§ **REQUIRED TASK**
Copy every line that mentions the word "into".

* start SUPPLIED RECORDS *

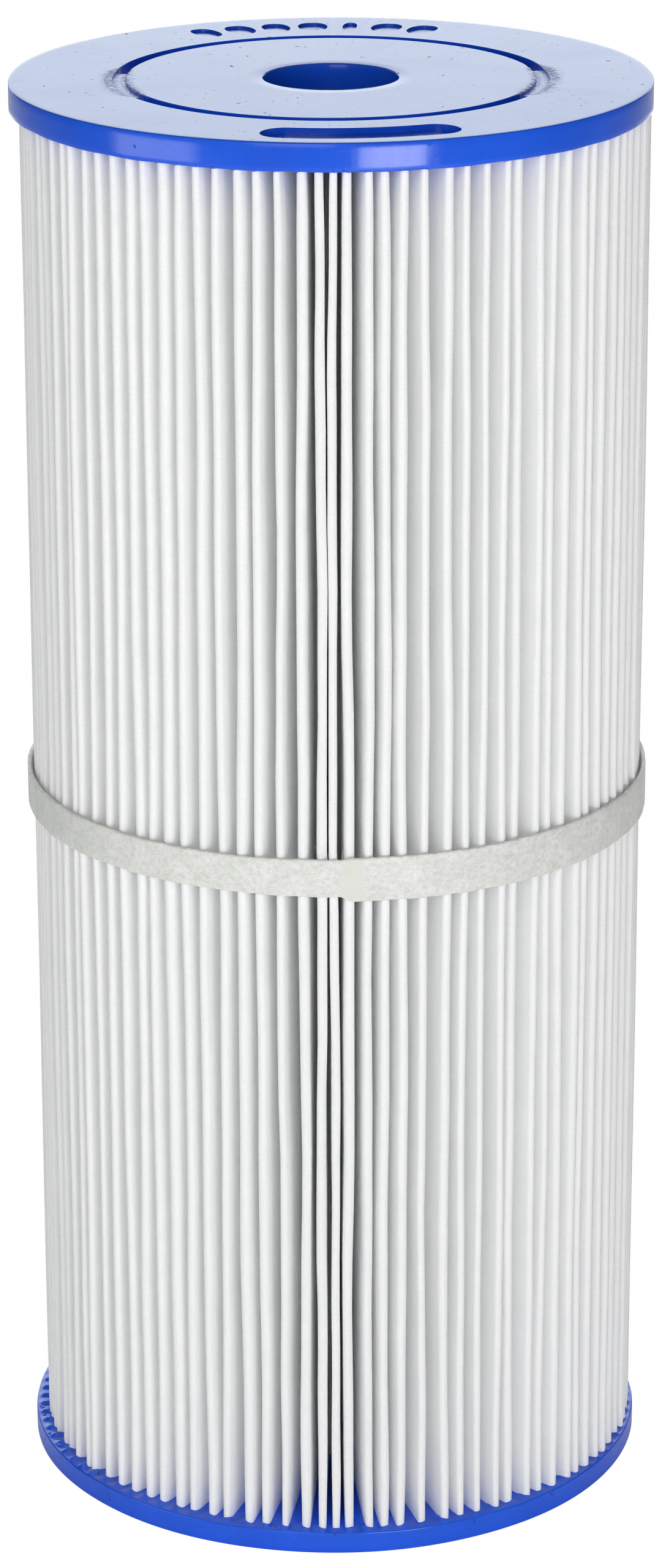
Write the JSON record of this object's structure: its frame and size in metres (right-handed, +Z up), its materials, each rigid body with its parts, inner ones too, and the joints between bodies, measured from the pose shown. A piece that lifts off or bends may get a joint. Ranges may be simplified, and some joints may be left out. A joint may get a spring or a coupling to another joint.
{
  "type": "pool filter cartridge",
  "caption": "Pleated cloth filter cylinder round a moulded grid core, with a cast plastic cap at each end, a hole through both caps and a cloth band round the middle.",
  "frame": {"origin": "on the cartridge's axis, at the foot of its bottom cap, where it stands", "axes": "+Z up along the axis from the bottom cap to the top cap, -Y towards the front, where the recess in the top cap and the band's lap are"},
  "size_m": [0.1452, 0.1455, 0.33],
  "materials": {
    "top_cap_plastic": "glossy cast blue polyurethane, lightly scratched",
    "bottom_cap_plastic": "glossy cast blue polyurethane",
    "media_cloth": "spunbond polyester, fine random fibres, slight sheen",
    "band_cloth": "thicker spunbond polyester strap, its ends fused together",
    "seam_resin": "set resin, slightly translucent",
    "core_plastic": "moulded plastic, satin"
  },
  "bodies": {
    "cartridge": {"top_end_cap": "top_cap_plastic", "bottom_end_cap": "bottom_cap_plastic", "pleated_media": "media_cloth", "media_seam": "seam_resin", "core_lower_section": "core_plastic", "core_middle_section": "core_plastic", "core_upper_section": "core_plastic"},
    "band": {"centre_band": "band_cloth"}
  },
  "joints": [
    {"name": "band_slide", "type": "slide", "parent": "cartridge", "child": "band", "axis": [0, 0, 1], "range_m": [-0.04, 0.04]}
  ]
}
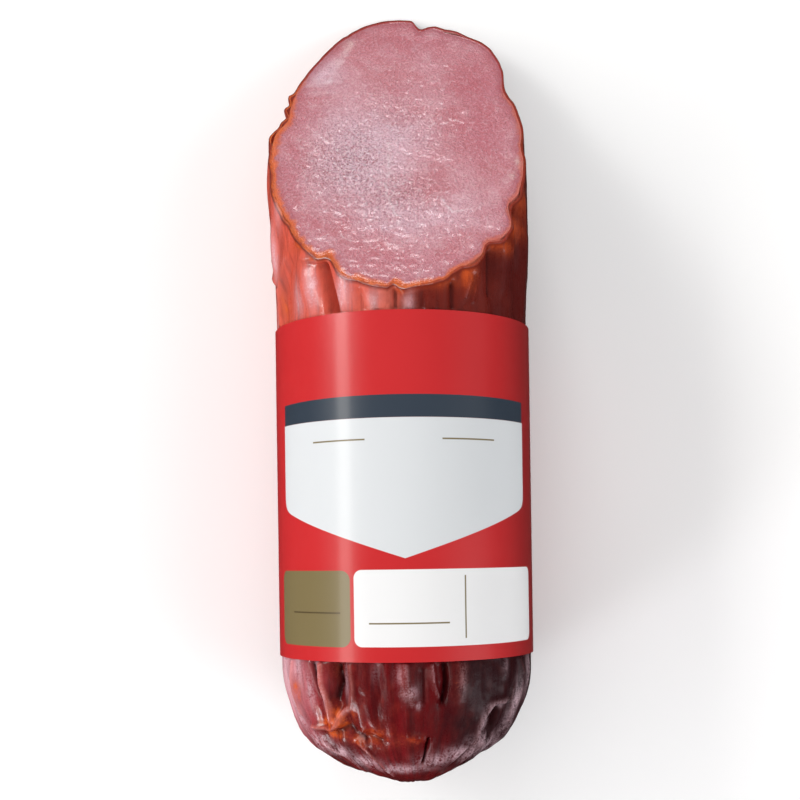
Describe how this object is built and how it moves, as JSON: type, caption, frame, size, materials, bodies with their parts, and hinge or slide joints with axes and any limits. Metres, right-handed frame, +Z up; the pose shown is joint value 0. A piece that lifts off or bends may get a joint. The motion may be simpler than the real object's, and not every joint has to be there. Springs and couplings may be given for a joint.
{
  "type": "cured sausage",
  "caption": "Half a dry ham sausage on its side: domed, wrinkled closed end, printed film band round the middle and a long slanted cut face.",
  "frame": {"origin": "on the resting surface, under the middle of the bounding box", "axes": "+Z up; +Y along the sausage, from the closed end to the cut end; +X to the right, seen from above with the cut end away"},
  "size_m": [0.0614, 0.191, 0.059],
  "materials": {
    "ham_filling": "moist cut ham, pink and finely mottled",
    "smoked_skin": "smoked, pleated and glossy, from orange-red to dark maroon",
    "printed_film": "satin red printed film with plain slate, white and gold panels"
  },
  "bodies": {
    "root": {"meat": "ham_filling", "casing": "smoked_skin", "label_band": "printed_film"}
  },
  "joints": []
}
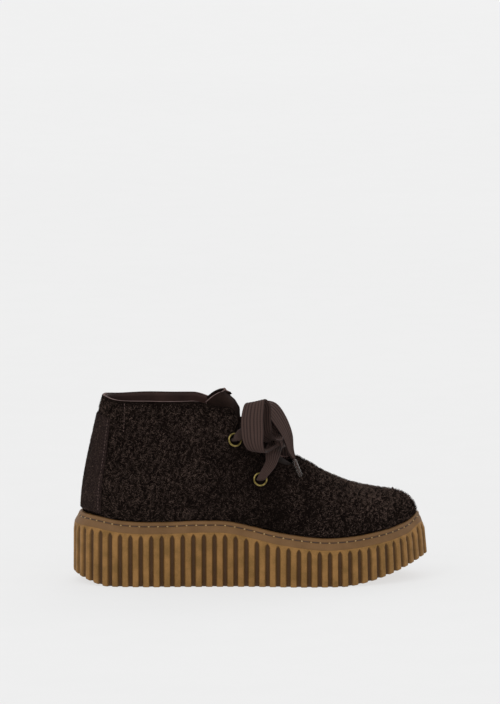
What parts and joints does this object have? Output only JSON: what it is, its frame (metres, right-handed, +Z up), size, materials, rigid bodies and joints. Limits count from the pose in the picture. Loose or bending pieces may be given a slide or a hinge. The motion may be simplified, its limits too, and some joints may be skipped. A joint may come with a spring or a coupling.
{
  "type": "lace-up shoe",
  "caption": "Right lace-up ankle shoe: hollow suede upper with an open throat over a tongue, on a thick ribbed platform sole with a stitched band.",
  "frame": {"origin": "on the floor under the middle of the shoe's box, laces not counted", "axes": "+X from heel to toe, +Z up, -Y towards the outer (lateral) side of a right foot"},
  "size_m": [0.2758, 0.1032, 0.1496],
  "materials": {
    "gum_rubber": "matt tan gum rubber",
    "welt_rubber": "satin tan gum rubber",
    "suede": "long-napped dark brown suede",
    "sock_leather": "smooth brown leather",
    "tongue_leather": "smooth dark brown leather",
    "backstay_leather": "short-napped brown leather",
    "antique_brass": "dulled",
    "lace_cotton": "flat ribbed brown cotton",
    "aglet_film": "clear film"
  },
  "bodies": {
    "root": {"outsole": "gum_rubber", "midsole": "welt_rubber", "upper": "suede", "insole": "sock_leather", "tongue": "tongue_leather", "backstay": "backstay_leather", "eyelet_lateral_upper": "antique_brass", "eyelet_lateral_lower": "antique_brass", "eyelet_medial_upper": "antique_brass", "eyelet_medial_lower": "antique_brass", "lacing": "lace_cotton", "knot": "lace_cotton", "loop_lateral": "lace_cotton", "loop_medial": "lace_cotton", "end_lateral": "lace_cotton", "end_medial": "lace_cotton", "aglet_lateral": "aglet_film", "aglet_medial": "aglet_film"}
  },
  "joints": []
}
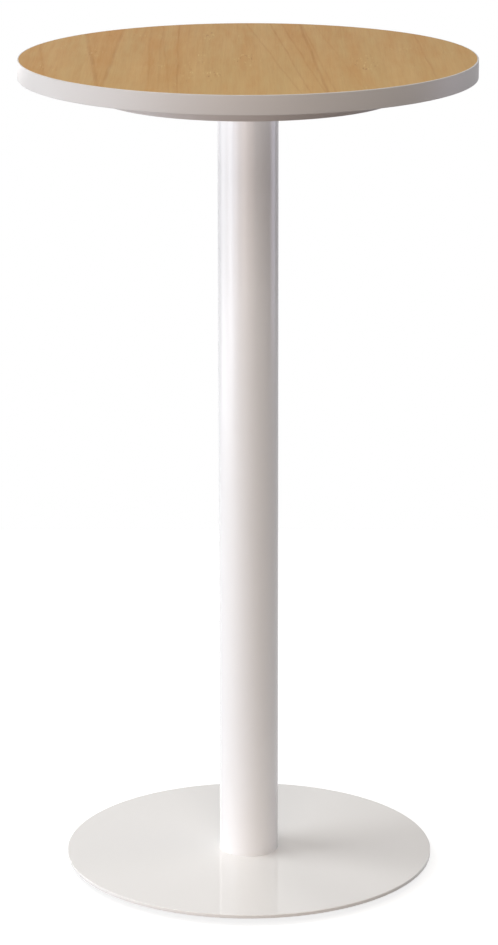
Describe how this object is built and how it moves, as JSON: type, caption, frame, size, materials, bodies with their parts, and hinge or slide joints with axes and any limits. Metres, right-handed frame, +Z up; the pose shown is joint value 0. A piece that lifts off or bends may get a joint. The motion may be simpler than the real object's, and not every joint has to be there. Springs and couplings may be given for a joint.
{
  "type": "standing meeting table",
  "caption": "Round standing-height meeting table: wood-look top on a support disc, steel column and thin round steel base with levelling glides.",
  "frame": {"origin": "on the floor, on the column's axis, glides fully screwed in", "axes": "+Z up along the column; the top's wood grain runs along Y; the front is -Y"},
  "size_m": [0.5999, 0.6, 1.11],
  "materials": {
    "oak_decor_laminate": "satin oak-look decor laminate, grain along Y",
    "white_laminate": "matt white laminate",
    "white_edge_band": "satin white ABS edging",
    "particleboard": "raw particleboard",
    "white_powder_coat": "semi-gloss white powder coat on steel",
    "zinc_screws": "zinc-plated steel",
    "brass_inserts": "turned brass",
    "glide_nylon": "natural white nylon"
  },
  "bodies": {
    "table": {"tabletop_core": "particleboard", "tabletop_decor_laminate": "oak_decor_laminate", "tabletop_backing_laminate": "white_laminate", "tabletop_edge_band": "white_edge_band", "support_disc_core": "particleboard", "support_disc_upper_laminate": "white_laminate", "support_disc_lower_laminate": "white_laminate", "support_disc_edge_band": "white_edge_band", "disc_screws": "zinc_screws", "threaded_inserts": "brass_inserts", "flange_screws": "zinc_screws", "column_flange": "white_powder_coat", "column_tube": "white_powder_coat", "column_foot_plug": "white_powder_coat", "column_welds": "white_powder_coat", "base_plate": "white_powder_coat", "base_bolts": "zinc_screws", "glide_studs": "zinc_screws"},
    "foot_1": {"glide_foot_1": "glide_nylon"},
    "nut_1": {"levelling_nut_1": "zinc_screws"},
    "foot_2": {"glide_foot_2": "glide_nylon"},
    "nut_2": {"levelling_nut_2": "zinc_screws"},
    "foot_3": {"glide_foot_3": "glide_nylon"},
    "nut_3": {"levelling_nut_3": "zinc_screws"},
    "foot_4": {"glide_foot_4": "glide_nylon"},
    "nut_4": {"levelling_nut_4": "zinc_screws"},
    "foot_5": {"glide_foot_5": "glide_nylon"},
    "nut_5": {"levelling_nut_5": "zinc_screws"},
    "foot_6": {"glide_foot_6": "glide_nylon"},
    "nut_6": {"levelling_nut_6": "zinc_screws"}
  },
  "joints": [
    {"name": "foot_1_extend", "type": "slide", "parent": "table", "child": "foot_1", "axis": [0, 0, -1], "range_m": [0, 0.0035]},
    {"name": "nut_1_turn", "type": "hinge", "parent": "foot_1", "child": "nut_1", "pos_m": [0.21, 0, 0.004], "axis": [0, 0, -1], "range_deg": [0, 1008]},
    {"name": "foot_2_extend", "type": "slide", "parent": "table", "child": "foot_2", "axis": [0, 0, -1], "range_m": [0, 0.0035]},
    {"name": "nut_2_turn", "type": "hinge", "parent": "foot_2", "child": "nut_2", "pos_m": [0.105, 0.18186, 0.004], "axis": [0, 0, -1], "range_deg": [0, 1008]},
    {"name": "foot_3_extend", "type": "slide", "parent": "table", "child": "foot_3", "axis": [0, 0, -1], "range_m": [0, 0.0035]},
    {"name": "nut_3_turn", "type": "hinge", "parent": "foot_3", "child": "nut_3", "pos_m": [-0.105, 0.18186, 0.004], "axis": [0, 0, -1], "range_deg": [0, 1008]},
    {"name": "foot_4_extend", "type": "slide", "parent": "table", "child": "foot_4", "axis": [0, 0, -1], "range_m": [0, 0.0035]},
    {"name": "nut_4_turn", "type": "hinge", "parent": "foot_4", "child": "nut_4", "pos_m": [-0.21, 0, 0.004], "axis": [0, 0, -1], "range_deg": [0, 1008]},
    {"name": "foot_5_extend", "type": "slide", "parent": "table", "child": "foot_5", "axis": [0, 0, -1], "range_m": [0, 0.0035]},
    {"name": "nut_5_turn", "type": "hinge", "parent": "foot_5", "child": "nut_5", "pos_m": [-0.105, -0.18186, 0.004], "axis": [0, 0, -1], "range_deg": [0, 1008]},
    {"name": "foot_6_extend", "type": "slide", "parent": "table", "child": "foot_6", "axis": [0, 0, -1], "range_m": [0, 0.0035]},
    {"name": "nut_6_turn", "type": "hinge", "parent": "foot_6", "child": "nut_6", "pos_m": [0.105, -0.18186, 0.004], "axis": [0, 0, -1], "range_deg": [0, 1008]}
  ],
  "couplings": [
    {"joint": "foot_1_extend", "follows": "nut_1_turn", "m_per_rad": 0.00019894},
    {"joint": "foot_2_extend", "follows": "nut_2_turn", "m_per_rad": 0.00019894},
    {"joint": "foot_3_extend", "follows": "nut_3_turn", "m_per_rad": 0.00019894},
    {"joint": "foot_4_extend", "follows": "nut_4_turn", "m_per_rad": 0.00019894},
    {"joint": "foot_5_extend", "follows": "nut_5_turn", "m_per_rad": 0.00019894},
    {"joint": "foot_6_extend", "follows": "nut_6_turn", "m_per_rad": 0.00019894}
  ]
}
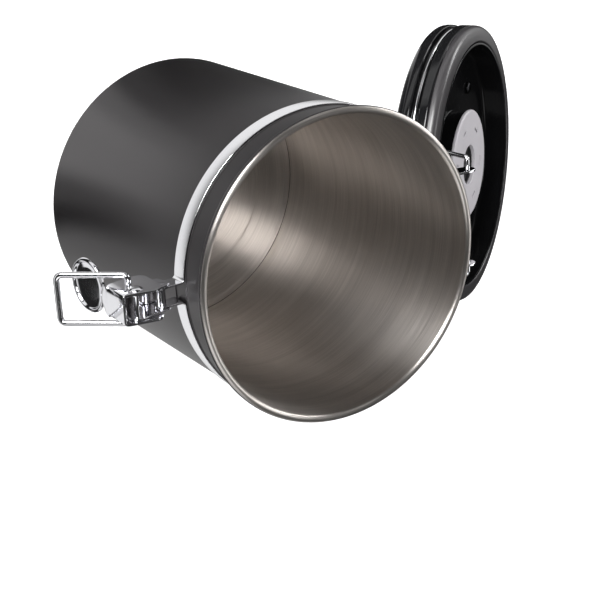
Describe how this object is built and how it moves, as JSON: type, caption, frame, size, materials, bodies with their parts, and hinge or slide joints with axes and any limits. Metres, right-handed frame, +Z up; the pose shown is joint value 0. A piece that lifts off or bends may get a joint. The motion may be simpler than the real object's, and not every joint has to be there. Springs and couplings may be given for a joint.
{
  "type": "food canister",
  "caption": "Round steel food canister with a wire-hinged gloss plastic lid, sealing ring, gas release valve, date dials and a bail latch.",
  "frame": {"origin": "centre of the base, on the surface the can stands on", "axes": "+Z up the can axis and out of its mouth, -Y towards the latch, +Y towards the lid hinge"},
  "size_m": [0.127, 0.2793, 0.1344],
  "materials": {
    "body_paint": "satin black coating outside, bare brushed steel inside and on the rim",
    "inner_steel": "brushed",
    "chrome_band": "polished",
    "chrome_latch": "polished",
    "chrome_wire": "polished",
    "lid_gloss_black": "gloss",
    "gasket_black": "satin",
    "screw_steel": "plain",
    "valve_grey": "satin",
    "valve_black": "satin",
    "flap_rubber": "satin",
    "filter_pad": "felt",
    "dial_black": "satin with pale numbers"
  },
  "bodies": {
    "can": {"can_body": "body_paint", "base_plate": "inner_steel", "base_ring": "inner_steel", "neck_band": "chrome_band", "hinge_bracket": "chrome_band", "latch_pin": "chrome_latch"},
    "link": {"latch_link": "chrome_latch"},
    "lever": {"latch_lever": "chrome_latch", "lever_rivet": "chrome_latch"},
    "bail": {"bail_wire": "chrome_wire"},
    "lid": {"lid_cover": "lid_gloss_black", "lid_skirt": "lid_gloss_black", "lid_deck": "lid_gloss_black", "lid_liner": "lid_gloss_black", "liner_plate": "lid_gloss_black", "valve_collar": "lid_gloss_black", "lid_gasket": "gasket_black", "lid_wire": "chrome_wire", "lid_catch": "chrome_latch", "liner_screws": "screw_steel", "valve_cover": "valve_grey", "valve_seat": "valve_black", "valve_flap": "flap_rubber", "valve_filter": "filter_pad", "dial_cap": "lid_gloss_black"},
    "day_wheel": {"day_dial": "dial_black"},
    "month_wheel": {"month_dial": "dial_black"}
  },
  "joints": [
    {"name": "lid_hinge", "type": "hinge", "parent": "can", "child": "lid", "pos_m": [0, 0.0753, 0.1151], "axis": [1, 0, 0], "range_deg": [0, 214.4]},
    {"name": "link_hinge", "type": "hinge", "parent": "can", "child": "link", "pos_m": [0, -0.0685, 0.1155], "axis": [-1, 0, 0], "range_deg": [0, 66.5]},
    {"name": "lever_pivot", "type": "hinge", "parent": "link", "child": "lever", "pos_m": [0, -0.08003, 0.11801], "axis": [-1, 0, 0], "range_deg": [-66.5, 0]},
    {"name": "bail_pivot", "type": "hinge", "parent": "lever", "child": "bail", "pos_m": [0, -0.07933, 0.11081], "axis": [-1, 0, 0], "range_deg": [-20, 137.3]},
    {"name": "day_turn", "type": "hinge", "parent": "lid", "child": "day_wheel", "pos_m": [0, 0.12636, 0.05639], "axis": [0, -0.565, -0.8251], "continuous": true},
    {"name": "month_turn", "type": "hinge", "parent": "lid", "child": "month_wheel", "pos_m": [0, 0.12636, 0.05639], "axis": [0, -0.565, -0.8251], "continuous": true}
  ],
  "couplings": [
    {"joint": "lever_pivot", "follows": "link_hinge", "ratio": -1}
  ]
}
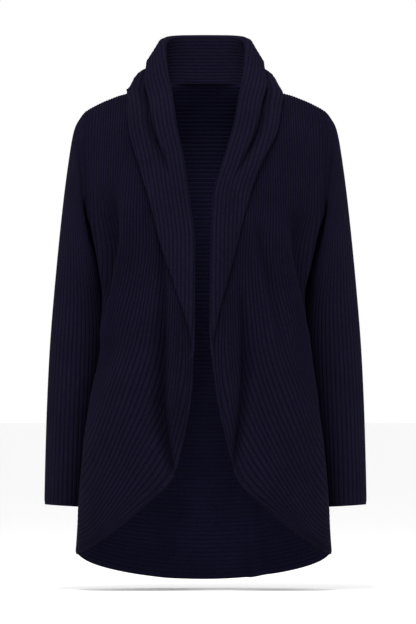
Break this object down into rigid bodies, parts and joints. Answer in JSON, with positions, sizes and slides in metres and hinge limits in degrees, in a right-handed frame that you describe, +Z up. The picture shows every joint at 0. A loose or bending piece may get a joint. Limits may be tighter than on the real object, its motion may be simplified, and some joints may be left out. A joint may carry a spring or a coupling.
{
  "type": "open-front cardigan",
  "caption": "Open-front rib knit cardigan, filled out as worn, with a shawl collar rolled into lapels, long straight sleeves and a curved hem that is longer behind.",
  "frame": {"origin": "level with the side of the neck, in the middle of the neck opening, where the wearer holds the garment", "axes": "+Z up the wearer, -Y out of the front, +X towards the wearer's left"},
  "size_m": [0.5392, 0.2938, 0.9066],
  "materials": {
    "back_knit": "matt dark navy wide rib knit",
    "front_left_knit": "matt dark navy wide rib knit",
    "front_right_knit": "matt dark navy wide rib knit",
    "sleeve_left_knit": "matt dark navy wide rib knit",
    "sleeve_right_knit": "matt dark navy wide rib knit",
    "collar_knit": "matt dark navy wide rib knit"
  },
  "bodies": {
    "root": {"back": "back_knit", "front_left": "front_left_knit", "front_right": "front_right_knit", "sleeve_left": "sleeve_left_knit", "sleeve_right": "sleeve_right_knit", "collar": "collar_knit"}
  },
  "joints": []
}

* end SUPPLIED RECORDS *

§ **CORRECT OUTPUT**
Break this object down into rigid bodies, parts and joints. Answer in JSON, with positions, sizes and slides in metres and hinge limits in degrees, in a right-handed frame that you describe, +Z up. The picture shows every joint at 0. A loose or bending piece may get a joint. Limits may be tighter than on the real object, its motion may be simplified, and some joints may be left out. A joint may carry a spring or a coupling.
  "caption": "Open-front rib knit cardigan, filled out as worn, with a shawl collar rolled into lapels, long straight sleeves and a curved hem that is longer behind.",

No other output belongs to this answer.